How to manage AI agents using NIST and ISO frameworks

Applications of AI


Security leaders no longer need to be persuaded that AI agents pose a risk. What’s missing is a way to manage them once they go into production and start operating autonomously across the enterprise environment.

AI agents are already reading sensitive documents, calling internal APIs, triggering workflows, and making decisions that still require human judgment. From a security perspective, the most important change is not their intelligence, but their actions and intentions. Because they have delegated authority, operate autonomously, and often hold more access than the humans they support.

Fortunately, security teams don’t have to reinvent the wheel. The NIST AI Risk Management Framework (AI RMF) and ISO/IEC 42001 already provide the structure needed to manage AI agents. The challenge is enforcing them through an effective control plane such as identity.

Treat AI agents as entities with an identity

The first steps are fundamental, but they immediately impact operations. AI agents must be treated as machine-scale identities with human-like characteristics, rather than as software components embedded within applications. Both NIST AI RMF and ISO 42001 emphasize accountability, ownership, and lifecycle governance. Applied to AI agents, this means that each agent requires a defined owner, clear intent, limited scope of access, and an explicit lifecycle.

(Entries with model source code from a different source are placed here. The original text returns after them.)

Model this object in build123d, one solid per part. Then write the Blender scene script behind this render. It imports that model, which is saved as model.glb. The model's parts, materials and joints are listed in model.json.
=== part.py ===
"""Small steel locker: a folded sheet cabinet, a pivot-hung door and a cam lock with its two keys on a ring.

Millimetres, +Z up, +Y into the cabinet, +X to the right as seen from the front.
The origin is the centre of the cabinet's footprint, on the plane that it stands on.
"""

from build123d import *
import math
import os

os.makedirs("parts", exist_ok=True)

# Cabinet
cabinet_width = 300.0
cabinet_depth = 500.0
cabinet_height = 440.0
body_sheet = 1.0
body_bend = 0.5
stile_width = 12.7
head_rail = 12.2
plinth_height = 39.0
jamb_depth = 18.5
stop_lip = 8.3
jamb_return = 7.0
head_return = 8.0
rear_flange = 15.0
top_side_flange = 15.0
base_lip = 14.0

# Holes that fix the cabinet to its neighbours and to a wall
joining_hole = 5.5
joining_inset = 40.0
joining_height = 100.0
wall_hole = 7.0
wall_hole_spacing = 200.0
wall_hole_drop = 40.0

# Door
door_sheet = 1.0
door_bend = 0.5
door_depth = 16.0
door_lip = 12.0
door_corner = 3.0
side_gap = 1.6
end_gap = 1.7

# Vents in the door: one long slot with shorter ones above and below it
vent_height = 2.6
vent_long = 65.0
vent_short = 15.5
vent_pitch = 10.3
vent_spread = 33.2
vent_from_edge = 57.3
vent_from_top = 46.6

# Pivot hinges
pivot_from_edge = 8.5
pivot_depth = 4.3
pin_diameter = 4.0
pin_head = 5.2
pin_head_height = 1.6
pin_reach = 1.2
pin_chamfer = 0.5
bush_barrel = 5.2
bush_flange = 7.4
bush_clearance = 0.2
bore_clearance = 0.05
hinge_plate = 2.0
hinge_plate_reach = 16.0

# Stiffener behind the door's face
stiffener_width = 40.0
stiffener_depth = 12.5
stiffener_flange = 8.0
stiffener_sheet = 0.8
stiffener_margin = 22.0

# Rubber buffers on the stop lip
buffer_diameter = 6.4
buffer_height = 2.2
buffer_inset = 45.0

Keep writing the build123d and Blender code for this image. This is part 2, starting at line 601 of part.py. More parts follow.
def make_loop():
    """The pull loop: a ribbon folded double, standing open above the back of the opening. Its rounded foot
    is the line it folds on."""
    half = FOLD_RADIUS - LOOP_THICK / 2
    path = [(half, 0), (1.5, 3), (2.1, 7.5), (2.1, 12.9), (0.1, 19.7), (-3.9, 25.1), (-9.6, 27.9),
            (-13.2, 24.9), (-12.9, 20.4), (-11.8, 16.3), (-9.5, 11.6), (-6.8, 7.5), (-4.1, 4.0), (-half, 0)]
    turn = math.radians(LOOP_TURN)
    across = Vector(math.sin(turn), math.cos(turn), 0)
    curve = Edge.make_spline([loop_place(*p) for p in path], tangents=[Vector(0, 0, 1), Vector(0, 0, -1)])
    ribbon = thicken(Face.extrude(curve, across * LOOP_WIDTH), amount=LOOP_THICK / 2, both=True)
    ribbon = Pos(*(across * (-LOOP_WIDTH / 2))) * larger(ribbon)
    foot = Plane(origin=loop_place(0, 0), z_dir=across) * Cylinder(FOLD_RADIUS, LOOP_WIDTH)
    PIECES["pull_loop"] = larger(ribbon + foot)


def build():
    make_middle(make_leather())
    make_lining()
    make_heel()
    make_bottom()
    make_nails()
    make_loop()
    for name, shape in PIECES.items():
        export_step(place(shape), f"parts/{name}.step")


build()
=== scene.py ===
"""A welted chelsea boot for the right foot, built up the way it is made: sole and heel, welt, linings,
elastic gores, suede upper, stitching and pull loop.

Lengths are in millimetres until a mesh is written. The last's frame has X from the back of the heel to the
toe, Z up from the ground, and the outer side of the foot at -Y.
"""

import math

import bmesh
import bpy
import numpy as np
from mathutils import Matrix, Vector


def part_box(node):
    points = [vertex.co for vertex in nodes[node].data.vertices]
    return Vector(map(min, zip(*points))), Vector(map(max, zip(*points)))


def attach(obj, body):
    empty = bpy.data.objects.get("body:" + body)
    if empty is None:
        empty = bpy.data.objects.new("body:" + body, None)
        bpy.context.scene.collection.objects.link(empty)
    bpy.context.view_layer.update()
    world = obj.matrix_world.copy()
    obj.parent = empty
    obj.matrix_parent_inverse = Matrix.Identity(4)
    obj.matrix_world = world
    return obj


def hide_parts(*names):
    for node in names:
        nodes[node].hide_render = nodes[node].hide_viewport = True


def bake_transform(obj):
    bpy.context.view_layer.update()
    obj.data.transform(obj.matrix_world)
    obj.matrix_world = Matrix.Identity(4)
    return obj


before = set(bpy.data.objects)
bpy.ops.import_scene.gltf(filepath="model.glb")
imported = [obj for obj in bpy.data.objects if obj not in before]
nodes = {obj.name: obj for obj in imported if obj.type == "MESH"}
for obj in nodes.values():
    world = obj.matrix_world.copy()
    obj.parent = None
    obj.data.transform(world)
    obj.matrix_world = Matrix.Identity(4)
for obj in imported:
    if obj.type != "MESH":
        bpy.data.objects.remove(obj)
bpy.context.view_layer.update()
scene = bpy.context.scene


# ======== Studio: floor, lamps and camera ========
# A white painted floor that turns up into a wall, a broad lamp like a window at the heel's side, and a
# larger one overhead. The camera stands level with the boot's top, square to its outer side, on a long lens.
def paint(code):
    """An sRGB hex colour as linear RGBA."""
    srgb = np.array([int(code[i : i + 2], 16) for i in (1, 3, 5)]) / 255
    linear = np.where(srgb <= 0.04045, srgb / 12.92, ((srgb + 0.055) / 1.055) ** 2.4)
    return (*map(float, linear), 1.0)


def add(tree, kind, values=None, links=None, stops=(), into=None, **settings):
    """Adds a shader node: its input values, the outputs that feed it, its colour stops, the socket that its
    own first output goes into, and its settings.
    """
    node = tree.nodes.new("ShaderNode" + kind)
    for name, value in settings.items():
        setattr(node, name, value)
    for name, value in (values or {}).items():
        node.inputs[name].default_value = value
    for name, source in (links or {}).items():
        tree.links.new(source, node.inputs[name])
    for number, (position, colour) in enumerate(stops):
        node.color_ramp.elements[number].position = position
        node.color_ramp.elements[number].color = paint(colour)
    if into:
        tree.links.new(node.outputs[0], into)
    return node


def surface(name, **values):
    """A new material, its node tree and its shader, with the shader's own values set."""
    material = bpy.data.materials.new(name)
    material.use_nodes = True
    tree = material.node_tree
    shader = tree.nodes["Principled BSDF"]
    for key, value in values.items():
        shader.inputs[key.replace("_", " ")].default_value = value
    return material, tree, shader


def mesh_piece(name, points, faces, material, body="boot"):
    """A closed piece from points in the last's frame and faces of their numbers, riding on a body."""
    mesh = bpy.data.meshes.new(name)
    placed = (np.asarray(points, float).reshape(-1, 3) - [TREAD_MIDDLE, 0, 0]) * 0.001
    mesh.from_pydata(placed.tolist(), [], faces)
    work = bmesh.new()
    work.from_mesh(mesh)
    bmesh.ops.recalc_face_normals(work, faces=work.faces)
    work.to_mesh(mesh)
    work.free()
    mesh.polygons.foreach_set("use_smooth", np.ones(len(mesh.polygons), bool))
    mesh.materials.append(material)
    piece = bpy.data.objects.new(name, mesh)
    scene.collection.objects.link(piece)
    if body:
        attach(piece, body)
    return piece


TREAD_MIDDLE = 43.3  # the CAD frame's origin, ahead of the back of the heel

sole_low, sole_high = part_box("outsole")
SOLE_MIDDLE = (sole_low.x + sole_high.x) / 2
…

If your security team can’t answer what agents you have, who owns them, what purpose they were created for, what systems they have access to, and when they should be retired, you already have an unmanaged entity in your environment. This mirrors the lessons learned with service accounts, except that AI agents reason, adapt, and operate at machine speeds, significantly increasing their potential impact.

Applying NIST AI RMF to identity risk

The NIST AI RMF is particularly useful because it treats AI risks as continuous rather than static. This is consistent with the principle of identity security, where access and behavior evolve over time.

In practice, this starts with observability and governance. Organizations need policies that explicitly categorize how identities are used by AI agents and how they are subject to IAM control, monitoring, and accountability. As such, agents must be approved with the same scrutiny that applies to privileged users.

Next, do the mapping. Security teams need to be able to observe the inventory of agents and what they actually do, not just what they are designed to do. This includes which systems users access, what actions they initiate, how decisions are chained together, and the downstream effects those actions cause. This is an identity mapping, not a model documentation.

Measurements are non-negotiable. Risk must be assessed based on autonomy, scope of authority, and data sensitivity. Agents that can initiate transactions or make changes to your infrastructure should be treated like highly privileged identities, rather than invisible background processes.

Management must be adaptive. Permissions should be able to be revoked in real time rather than being checked quarterly. Behavioral drift should begin to be investigated, similar to abnormal human behavior, when an agent begins to act beyond its intended range. NIST’s emphasis on continuous risk management is a reminder that AI identity security is not a one-time control.

Operate governance using ISO/IEC 42001

While NIST provides structure, ISO/IEC 42001 provides operational discipline. Extend the rigor of management systems like ISO 27001 to the deployment of AI, including agent systems.

ISO 42001 applies to AI identities to enhance lifecycle management. Agents must be formally onboarded and enrolled, regularly reviewed, and retired when no longer needed. Temporary agents should expire automatically, while long-lived agents should periodically justify continued access.

Logging and traceability are equally important. Every meaningful action taken by an agent must be attributed to a specific identity and auditable after the fact. If your organization can’t explain why an agent accessed a system or performed a workflow, you should revoke that access or terminate the agent.

ISO 42001 also emphasizes continuous monitoring and iterative risk assessment. For AI agents, this means monitoring for identity errors such as permission creep, unexpected tool usage, and actions that exceed the agent’s defined scope.

Align IAM with agent-first realities

Most IAM programs are built around humans, with applications and automation added as an afterthought. AI agents flip that model on its head. They are autonomous, temporary, and often created outside of traditional IAM workflows.

Security teams should not allow agents to inherit human access by default. Delegated authority must always be narrower in scope than the person it supports. On the other hand, credentials should be short-lived and dynamically issued, rather than being embedded as static secrets. Monitoring should move from periodic access reviews to behavioral baselines that reflect how agents actually perform.

These are not new IAM principles. These are familiar controls that need to be applied to a new class of identities operating at machine speed and scale.

Continue AI identity governance

One common mistake is treating AI governance as a project. Both NIST AI RMF and ISO/IEC 42001 explicitly recommend continuous management. This means iterating to assign ownership, define metrics, conduct regular access reviews, and improve controls as your agents evolve.

Identity has always been the control plane of the enterprise. With AI agents becoming digital employees, organizations that bring their identities under the same disciplined governance that applies to privileged human users will be able to innovate without losing control.